Straws make a simple, and extremely inexpensive modelling material for prototyping space frames.

Straws have limited strength against lateral forces - but in hub-and-strut systems, the idea is that such lateral forces are avoided as much as possible - so this isn't a big deal.

They are likely to have a limited lifespan - but they are so cheap that this hardly seems to matter much.

Another good thing about straws is that they are very light. Weight can easily become very significant when building large models.

What follows are photographs of a few straw models:

Trusses


Octet truss


Dome on concrete (side view)


Dome on concrete (top view)


Dome on grass (top view)


Dome on grass (bottom view)


Dome on grass (side view)

Hubs

These are cheap plastic hubs.

One of their faces is completely flat.

Straws were also supplied - though using one hub resulted in the straws fitting the hubs extremely poorly - resulting in very poor tensile strength properties - which severely restricted the models which could be constructed.

The supplier suggests using the hubs two-at-a-time "back to back". Doing this produces a much better fit with the supplied straws and results in a stronger joint - but it doubles the number of hubs needed to build anything with - and increases the resulting weight.

My guess is that the reason the manufacuter doesn't join the hubs together themselves is because making them this way allows them to use a simple "half cast" manufacturing process - avoiding the need for injection moulding.

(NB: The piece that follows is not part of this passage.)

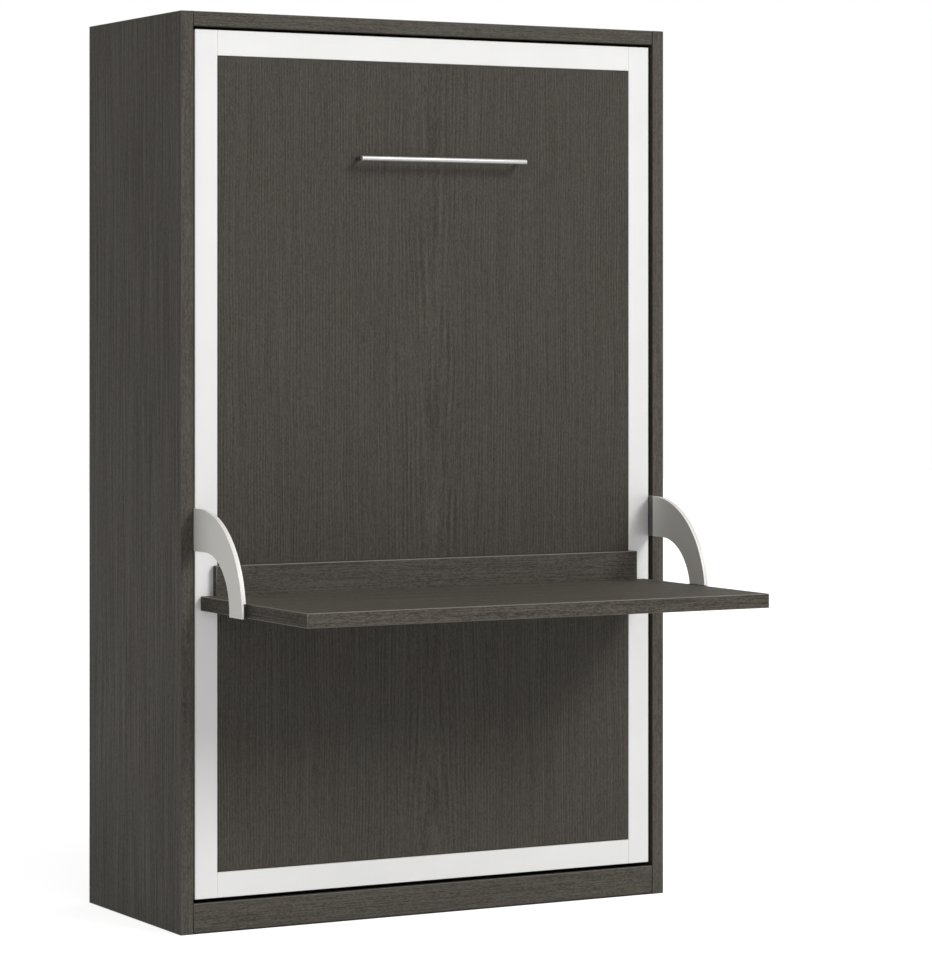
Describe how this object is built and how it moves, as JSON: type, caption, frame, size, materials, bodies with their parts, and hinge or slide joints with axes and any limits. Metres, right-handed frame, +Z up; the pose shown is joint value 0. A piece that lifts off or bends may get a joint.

I suppose it makes the hubs seem cheaper as well, if they count half a hub as a hub - though doubling the hub price would still leave things pretty cheap.

I obtained these hubs from [here].

The hubs come supplied with lots of flash - which needs to be removed before use.

Unfortunately, the hubs have no "stop" on the spigots - so the joins between the straws and the hubs tend to be rather imprecise.

Since I only had a few hubs I didn't want to double them up.

So I soon switched to using regular "neon" straws from my local supermarket - which I found fitted the hubs tightly enough to build reasonable models with - though the hubs pushed the straws into an unfortunate shape; reducing their resistance to lateral forces in the process.

I joined the hubs together using brass paper fasteners - the same ones that I used for constructing this model - and [this model].

This was quick, easy and worked well - though I am aware that brass paper fasteners probably would not work very well in the intended educational context.


Twin hub close up (from above)


Twin hub close up (from below)


Hub close up (from below)


Hub close up (from above)


Hubs doubled up (from above)


Hubs doubled up (from below)


Standard neon straws

Misc

No 5-way or 4-way hubs were available from my supplier.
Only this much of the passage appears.